What, you may be thinking, does this have to do with reading? A few years ago, I identified a deep, dark scary hole in my Readers’ Advisory skills. I knew that the genre in question was popular, and I understood that my patrons were not being well-served by my ignorance, but my heart quailed when I thought of trying any of those kinds of books. That daunting genre is horror, and I would have rather done anything (even an impromptu presentation) than pick up a horrifying read.
At first, I tried to laugh it off by calling myself the Wimpy Librarian. Then, I gingerly investigated lists and articles across various professional resources. This helped, but I still didn’t have that special level of knowledge that comes from reading and experiencing a book for myself. Something had to be done, so I grimly set myself a challenge: Every October, I would read all (or mostly all) horror stories. I’d try anything and not give up on a book unless it bumped up against one of my hard stops. As the Octobers passed, I found myself adjusting, learning, and even enjoying books I read in the horror genre. As I write this, there is even a horror book awaiting me on the hold shelf (Muckross Abbey: And Other Stories by Sabina Murray for the curious. Has anyone tried it?). Once more, repeated exposure and practice has come to my rescue. While horror is still not my favorite genre, I can confidently pick up and suggest horror reads for just about anybody. I’m no expert, but I thought I would offer some tips in case someone else out there would like to challenge themselves with a bit of horror reading. Meanwhile, remember to close your horror book by sunset, know that practice does not make perfect (but it can help!), and with the right preparation, you too can do scary things.
Read About Horror
While reading about horror books was ultimately not enough for me, don’t let that stop you from checking out the many excellent resources out there. Some of the most effective RA folks I know can read about something and then are able to skillfully discuss it with patrons (How do they do this?
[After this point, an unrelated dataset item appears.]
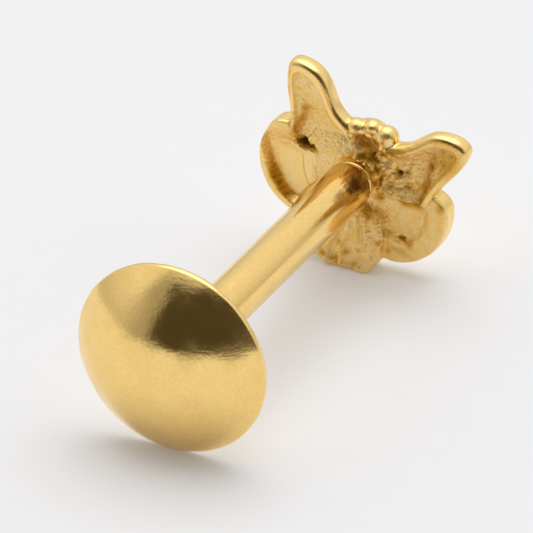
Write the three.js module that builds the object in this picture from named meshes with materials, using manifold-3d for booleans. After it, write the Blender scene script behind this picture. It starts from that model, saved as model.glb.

My inquiring mind wants to know.) My one-stop resource is the blog RA for All: Horror, written and maintained by the terrifyingly talented Becky Spratford. Here you’ll find long and short form reviews, lists, suggestions, and even regularly updated presentations that you can view at your leisure.
Know Your Hard Stops
Whenever we’re talking about the horror genre, I regularly quote a line from an old casino commercial; “know your limit, play within it.” There's absolutely no need for library staff to torture themselves with something that is too horrifying or hurtful for them, and our goal is for patrons to enjoy what they’re reading. We have a better chance of successfully matching books to people if we know what will make them abruptly stop reading a book. For me, that’s harming animals or children and/or everybody dies in the end, but it will be different for everyone. Knowing the amount of gore and the type of scares (Ghost? Survival? Monster? Cosmic? Psychological?) hiding within each horror read will really improve your RA.
Have Some Back-Pocket Books Ready
Keeping up with the constant barrage of latest and greatest reads is nearly impossible, but we can (and should) have some suggestions at the ready that will suit a variety of horror fans. Not only does this help mitigate some frantic Googling at the reference desk (skimming a listicle of Goodreads summaries while a patron waits impatiently in front of you is not it), but it also boosts your confidence during the RA interview. I strongly recommend having some go-to winners that you can bring out at a moment’s notice. Your back-pocket horror books will entirely depend on the content of your collection and what interests your patrons. However, if you need some suggestions to get started, I have a few options for you.
Clay McLeod Chapman (try The Remaking or Ghost Eaters)
This author takes two thoroughly modern concepts (retelling ghost stories in Remaking and drug addiction in Ghost Eaters), and looks deep into the darkest shadows and finds something...extra lurking just beyond the light. Deeply creepy with nuanced characters, these are excellent suggestions for your regular horror readers.
Cassandra Khaw (try Nothing but Blackened Teeth or The Salt Grows Heavy)
I love Khaw’s books for her deft handling of intimate relationships, her acknowledgment that humans can be just as haunted by their pasts as anything ghostly, and her exploration of Asian mythology/stories. Blackened Teeth takes place in a Heian-era mansion in Japan, while the mermaid in Salt is much sharper and more ferocious than anything we know of from Western sources. Both suggestions are novellas, so if your patron wants to sample some well-written short scares, try Khaw.
Victor Lavalle (The Ballad of Black Tom or The Devil in Silver)
I’m so grateful to the talented authors that remind us that one of the most terrifyingly true parts of humanity is racism. Lavalle is known for his tributes to (and criticisms of) famous, xenophobic authors like H.P. Lovecraft and his riveting stories of characters on the margins. Devil in Silver might be harder to find due to its age, but it’s well worth seeking out. If your readers want a horror author who challenges as much as he entertains, look no further.
Simone St. James (try An Inquiry into Love and Death or Silence for the Dead)
St. James is excellent for the cautious horror newbie. Romance, thrills, historical fiction, and mystery plots are emphasized just as much as the supernatural spooks. While there are some hair-raising moments (there’s a window scene that still haunts me from An Inquiry into Love and Death), St. James manages to resolve the story in time for a satisfying ending.